Now you can even stream through Apple TV, Amazon.com, and a few others, too.. Talk to you later!
I was wondering if you can tell me more about your vacuum cleaner. What brand is it? Where did you get it?
DeWalt makes one that runs on the same batteries as their drill, of which we always seem to have one.
I love the idea of being so self sufficient! You’re right when you say it’s not for everyone though. I’m very fortunate in the fact that I already have experience with many aspects of off-grid living.
When we were kids we spent summers without running water & even without electricity for a while. It’s not as hard as you’d think to bathe & do dishes, etc…
I’m thinking it’ll be a lot easier to build my tiny house without having to worry about plumbing for running water. Instead of using a laundromat I’m going to buy a Wonder Wash & maybe a spin dryer with a clothes line to dry & a folding indoor clothes dryer for rainy days.

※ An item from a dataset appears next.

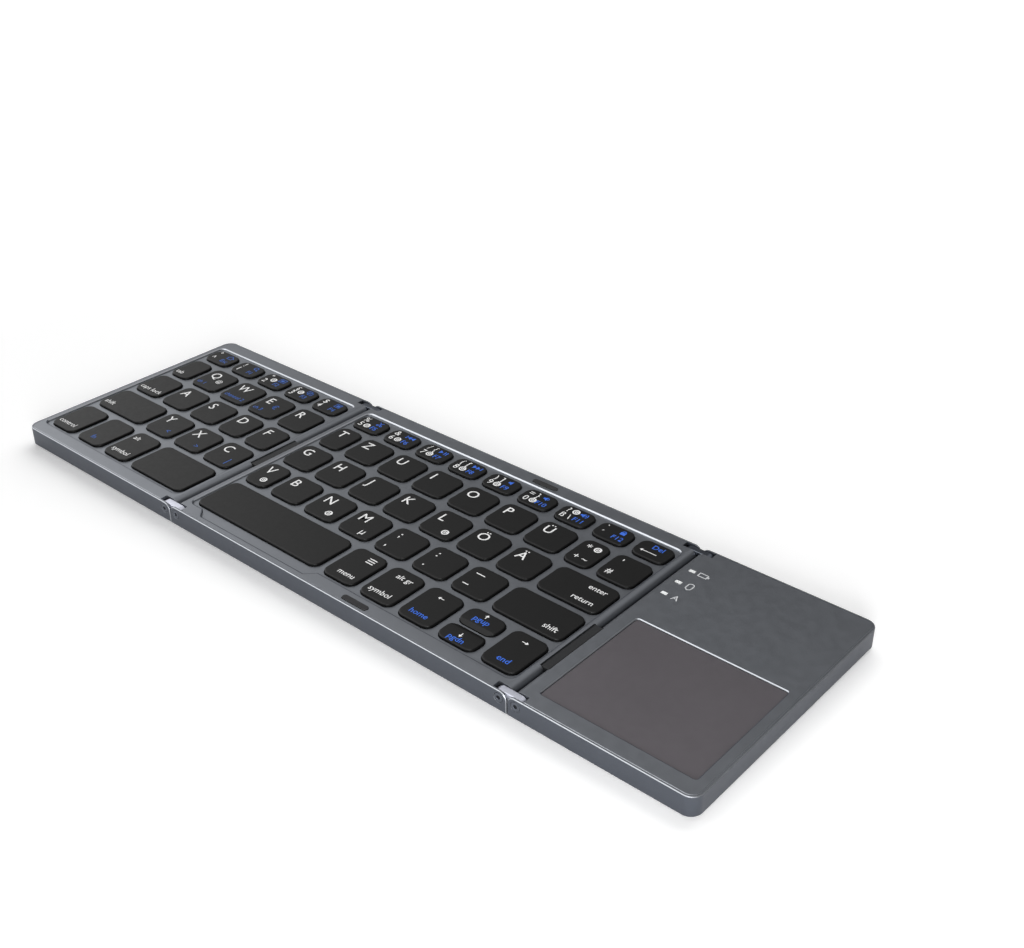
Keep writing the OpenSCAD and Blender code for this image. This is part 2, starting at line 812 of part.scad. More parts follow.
module charging_socket() {
    inner = [socket_w - 2 * socket_wall, socket_h - 2 * socket_wall];
    color("silver") translate([socket_x, 0, board_z + board_t + socket_h / 2]) {
        translate([0, socket_face, 0]) rotate([90, 0, 0]) linear_extrude(socket_l)
            difference() {
                square([socket_w, socket_h], center = true);
                square(inner, center = true);
            }
        translate([-socket_w / 2, socket_face - socket_l - 0.5, -socket_h / 2])
            cube([socket_w, 0.5 + eps, socket_h]);
        translate([-inner[0] / 2 + 1.2, socket_face - socket_l, 0])
            cube([inner[0] - 2.4, socket_l - 0.8, 0.5]);
    }
}

module power_switch_body() {
    color("silver") difference() {
        translate([
            switch_x - switch_body[0] / 2, board_y1 - switch_body[1], board_z + board_t
        ]) cube(switch_body);
        translate([switch_x, board_y1, knob_z])
            cube([switch_travel + knob[0] + 0.2, 1.6, knob[2] + 0.1], center = true);
    }
}

// The knob stands at the off end of its slot
module power_switch_knob() {
    y0 = board_y1 - 0.7;
    color("black")
        translate([switch_x - (switch_travel + knob[0]) / 2, y0, knob_z - knob[2] / 2])
            cube([knob[0], side - 0.1 - y0, knob[2]]);
}

module right_feet() {
    color("black") feet(RIGHT_FEET);
}

module right_hinge_pins() {
    color("gray") hinge_pins(right_face + pivot_inset);
}

module right_magnets() {
    color("silver") magnets(right_magnet_x);
}

// ---- Hinge plates and cable straps ----

module left_hinge_plate(s) {
    hinge_plate(left_face - pivot_inset, middle_left_face + pivot_inset, s);
}

module right_hinge_plate(s) {
    hinge_plate(middle_right_face - pivot_inset, right_face + pivot_inset, s);
}

module left_cable_strap() {
    color("black") cable_strap(left_joint, left_strap_y, left_strap_l);
}

module right_cable_strap() {
    color("black") cable_strap(right_joint, right_strap_y, right_strap_l);
}

// ---- Keys ----

module left_keys(row, first, last) {
    color("darkslategray") for (n = [first:last]) key(left_key(row, n));
}

module middle_keys(row, first, last) {
    color("darkslategray") for (n = [first:last]) key(middle_key(row, n));
}

module up_arrow_key() {
    color("darkslategray") arrow_key(up_arrow_box, -1);
}

module down_arrow_key() {
    color("darkslategray") arrow_key(down_arrow_box, 1);
}

middle_bottom_shell();
middle_key_frame();
middle_support_plate();
middle_membrane();
middle_rubber_domes();
middle_feet();
middle_hinge_pins();
fold_bumpers();
middle_magnets();
left_bottom_shell();
left_key_frame();
left_support_plate();
left_membrane();
left_rubber_domes();
left_feet();
left_hinge_pins();
left_magnets();
right_bottom_shell();
right_top_cover();
touchpad();
main_board();
battery();
charging_socket();
power_switch_body();
power_switch_knob();
indicator_lights();
right_feet();
right_hinge_pins();
right_magnets();
color("silver") left_hinge_plate(-1);  // left_hinge_plate_front
color("silver") left_hinge_plate(1);  // left_hinge_plate_rear
left_cable_strap();
color("silver") right_hinge_plate(-1);  // right_hinge_plate_front
color("silver") right_hinge_plate(1);  // right_hinge_plate_rear
right_cable_strap();
left_keys(0, 0, 4);  // left_number_keys
left_keys(1, 1, 4);  // left_top_letter_keys
left_keys(2, 1, 4);  // left_home_letter_keys
left_keys(3, 1, 3);  // left_low_letter_keys
middle_keys(0, 0, 7);  // middle_number_keys
middle_keys(1, 0, 8);  // middle_top_letter_keys
middle_keys(2, 0, 6);  // middle_home_letter_keys
middle_keys(3, 0, 6);  // middle_low_letter_keys
left_keys(1, 0, 0);  // tab_key
left_keys(2, 0, 0);  // caps_lock_key
left_keys(3, 0, 0);  // left_shift_key
left_keys(4, 0, 0);  // control_key
left_keys(4, 1, 1);  // fn_key
left_keys(4, 2, 2);  // alt_key
left_keys(4, 3, 3);  // left_space_key
middle_keys(4, 0, 0);  // space_key
middle_keys(4, 1, 1);  // command_key
middle_keys(4, 2, 2);  // alt_gr_key
middle_keys(4, 3, 3);  // left_arrow_key
up_arrow_key();
down_arrow_key();
middle_keys(4, 5, 5);  // right_arrow_key
middle_keys(0, 8, 8);  // backspace_key
middle_keys(2, 7, 7);  // enter_key
middle_keys(3, 7, 7);  // right_shift_key
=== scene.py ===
"""Looks of the folding keyboard: finishes, key caps, legends, floor, lights and camera.

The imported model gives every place. Lengths are metres; MM turns millimetres into metres.
"""

import json
import math

import bmesh
import bpy
from mathutils import Matrix, Vector

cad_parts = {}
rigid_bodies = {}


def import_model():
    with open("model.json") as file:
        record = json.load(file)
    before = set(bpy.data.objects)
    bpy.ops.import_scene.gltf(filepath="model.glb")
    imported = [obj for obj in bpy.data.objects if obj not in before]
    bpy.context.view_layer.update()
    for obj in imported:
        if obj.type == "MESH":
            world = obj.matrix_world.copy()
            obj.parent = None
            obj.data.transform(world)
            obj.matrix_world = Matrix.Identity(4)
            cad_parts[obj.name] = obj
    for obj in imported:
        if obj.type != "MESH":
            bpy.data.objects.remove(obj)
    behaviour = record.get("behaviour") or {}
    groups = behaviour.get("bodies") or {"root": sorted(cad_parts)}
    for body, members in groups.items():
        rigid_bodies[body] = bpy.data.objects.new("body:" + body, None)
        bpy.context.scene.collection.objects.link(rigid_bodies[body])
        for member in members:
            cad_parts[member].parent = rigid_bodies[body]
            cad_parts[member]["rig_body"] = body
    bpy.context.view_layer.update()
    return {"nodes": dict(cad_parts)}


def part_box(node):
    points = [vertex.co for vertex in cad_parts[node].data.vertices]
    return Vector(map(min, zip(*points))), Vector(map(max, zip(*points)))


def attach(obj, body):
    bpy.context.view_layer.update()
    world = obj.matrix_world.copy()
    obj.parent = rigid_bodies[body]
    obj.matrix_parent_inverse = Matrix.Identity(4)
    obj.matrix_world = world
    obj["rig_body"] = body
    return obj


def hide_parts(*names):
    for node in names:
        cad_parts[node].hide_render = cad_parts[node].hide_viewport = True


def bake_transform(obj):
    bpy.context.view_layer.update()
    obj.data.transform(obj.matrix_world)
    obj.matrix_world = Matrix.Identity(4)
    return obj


MM = 0.001
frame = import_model()

# Heights and sizes that the pieces here share with the frame
RIM_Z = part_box("middle_key_frame")[1].z
KEY_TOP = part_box("space_key")[1].z
DECK_DEPTH = 0.7 * MM
DECK_Z = RIM_Z - DECK_DEPTH
FLANGE_Z = 5.95 * MM
KEY_CORNER = 3 * MM
ARROW_SLOPE = 1.7 * MM
ARROW_DROP = 0.7 * MM

# Points this close are one point, and a point this close to a plane lies on it
SAME_POINT = 0.002 * MM
ON_PLANE = 0.02 * MM
# A normal has no part along an axis below SLIGHT, and lies along it above MOSTLY
SLIGHT = 0.1
MOSTLY = 0.9


# ---- Materials ----


def srgb(red, green, blue):
    """A colour given as 0 to 255 display values, in the linear values that shaders take."""

    def linear(value):
        value /= 255
        return value / 12.92 if value <= 0.04045 else ((value + 0.055) / 1.055) ** 2.4

    return linear(red), linear(green), linear(blue), 1.0


def principled(name, colour, roughness, metallic=0.0, **sockets):
    """A new material with a Principled shader. Further sockets go by name, with _ for a space."""
    mat = bpy.data.materials.new(name)
    mat.use_nodes = True
    shader = mat.node_tree.nodes["Principled BSDF"]
    shader.inputs["Base Color"].default_value = colour
    shader.inputs["Roughness"].default_value = roughness
    shader.inputs["Metallic"].default_value = metallic
    for key, value in sockets.items():
        shader.inputs[key.replace("_", " ")].default_value = value
    return mat


def noise(mat, size, detail=3.0, stretch=(1, 1, 1)):
    """A noise texture with features of about size metres; stretch lengthens them along an axis."""
    nodes, links = mat.node_tree.nodes, mat.node_tree.links
    place = nodes.new("ShaderNodeTexCoord")
    mapping = nodes.new("ShaderNodeMapping")
    mapping.inputs["Scale"].default_value = [1 / s for s in stretch]
    texture = nodes.new("ShaderNodeTexNoise")
    texture.inputs["Scale"].default_value = 1 / size
    texture.inputs["Detail"].default_value = detail
    links.new(place.outputs["Object"], mapping.inputs["Vector"])
    links.new(mapping.outputs["Vector"], texture.inputs["Vector"])
    return texture.outputs["Fac"]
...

I also plan on using solar power of course! I even found a listing on eBay for plans to build a solar generator bike trailer! It’s great how many resources are available to us now for just about any lifestyle you can imagine!!
Laundromat that’s a bar??? What a wonderful idea. Now I’m thinking of quitting my job as a computer geek and opening a LaundroBar ! I’ll offer
my full time services to wash clothes for other people , get paid and drink beer at the same time. How hard could that be? Just need to make sure I’m sober enough to not shrink anyone’s underwear…now that would be a simple life. All kidding aside, Laura where is this Laundrobar? I’ve got to see this place next time I’m in N.C! How about a picture for your readers? Love your articles!
I was also excited about checking out the “laundry mat and bar” mentioned in the article so I followed the link and sadly learned that it closed after the building changed hands and they lost their lease. That is TOO sad!